Given task: Across the data below, how many lines hold "piece"? Answer with that number and nothing else.

BEGIN

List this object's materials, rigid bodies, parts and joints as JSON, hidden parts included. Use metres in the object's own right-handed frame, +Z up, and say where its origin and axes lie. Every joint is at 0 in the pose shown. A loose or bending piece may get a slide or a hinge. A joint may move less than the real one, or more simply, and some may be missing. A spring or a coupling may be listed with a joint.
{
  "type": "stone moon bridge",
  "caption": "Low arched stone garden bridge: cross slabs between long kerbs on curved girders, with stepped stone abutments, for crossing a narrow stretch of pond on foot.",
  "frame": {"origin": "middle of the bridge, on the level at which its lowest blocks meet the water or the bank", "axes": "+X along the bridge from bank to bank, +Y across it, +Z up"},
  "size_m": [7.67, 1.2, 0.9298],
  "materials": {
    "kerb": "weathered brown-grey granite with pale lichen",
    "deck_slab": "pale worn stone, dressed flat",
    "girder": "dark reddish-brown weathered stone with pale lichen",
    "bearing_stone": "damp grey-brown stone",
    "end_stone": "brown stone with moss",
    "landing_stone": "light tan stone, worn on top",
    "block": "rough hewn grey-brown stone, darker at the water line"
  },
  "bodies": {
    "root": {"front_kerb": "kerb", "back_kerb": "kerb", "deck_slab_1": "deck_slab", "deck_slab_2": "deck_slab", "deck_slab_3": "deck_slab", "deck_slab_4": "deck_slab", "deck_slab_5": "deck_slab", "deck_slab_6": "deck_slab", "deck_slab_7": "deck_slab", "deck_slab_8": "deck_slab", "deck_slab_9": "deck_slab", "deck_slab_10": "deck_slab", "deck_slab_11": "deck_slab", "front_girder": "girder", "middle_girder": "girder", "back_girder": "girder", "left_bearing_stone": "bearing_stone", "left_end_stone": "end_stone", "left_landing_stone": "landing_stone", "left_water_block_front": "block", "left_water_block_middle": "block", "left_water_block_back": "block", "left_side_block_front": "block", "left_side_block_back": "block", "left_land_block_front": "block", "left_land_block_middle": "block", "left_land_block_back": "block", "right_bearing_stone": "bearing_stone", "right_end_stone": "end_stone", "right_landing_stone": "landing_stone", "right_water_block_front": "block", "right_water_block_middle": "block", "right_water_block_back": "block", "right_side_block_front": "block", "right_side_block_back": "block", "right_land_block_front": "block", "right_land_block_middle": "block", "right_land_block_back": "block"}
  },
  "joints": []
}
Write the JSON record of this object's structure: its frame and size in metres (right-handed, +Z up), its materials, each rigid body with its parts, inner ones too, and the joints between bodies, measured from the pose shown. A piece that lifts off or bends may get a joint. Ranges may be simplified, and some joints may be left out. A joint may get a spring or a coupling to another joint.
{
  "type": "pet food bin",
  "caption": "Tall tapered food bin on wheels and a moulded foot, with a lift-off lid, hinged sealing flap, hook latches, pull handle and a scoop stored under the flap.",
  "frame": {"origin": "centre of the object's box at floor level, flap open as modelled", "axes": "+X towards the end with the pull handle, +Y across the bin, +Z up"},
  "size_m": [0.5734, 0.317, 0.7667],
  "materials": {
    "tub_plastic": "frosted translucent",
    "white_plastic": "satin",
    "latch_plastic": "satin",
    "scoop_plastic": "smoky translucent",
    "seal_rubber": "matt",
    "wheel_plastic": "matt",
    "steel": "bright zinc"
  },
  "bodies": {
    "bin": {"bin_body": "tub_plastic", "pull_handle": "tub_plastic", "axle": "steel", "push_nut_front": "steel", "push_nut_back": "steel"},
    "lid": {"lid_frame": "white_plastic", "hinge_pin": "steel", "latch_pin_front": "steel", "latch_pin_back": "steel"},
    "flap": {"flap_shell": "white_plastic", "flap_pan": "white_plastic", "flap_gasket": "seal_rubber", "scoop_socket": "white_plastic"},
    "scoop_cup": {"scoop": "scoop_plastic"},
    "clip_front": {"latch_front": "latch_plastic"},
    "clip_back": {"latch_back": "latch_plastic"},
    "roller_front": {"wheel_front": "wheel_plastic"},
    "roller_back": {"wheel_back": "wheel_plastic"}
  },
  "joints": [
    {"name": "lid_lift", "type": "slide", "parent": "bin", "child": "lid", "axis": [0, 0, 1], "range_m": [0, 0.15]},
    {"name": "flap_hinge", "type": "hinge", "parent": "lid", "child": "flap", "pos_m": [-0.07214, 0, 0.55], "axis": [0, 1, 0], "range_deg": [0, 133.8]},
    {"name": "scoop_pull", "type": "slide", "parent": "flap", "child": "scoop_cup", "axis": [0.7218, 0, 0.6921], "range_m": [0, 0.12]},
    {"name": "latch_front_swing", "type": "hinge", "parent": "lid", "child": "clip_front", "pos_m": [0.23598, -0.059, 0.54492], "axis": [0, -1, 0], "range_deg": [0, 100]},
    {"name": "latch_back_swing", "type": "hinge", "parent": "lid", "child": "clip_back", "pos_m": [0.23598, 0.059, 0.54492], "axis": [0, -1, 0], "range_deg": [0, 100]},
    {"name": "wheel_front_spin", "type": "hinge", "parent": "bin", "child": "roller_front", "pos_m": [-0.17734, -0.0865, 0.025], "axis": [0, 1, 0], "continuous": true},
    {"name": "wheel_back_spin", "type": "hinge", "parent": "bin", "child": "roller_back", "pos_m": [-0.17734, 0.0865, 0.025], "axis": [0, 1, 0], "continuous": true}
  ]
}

END
BEGIN

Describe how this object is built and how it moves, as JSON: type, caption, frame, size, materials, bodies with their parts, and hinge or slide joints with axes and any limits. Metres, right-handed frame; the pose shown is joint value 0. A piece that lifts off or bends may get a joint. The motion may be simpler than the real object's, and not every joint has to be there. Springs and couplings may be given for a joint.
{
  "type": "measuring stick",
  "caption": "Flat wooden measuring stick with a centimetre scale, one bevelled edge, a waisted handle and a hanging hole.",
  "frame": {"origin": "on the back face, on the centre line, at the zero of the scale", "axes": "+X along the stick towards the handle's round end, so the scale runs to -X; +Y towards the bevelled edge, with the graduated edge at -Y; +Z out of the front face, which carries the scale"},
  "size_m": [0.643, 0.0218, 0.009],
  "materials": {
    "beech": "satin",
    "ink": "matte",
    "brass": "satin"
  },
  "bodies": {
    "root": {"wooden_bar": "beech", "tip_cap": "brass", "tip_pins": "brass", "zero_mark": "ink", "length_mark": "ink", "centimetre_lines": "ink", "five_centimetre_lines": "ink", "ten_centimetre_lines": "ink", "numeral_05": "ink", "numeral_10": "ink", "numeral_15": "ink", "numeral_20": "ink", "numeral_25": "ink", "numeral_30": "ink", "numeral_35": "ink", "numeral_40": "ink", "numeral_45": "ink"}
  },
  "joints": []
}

END

Completed task: 3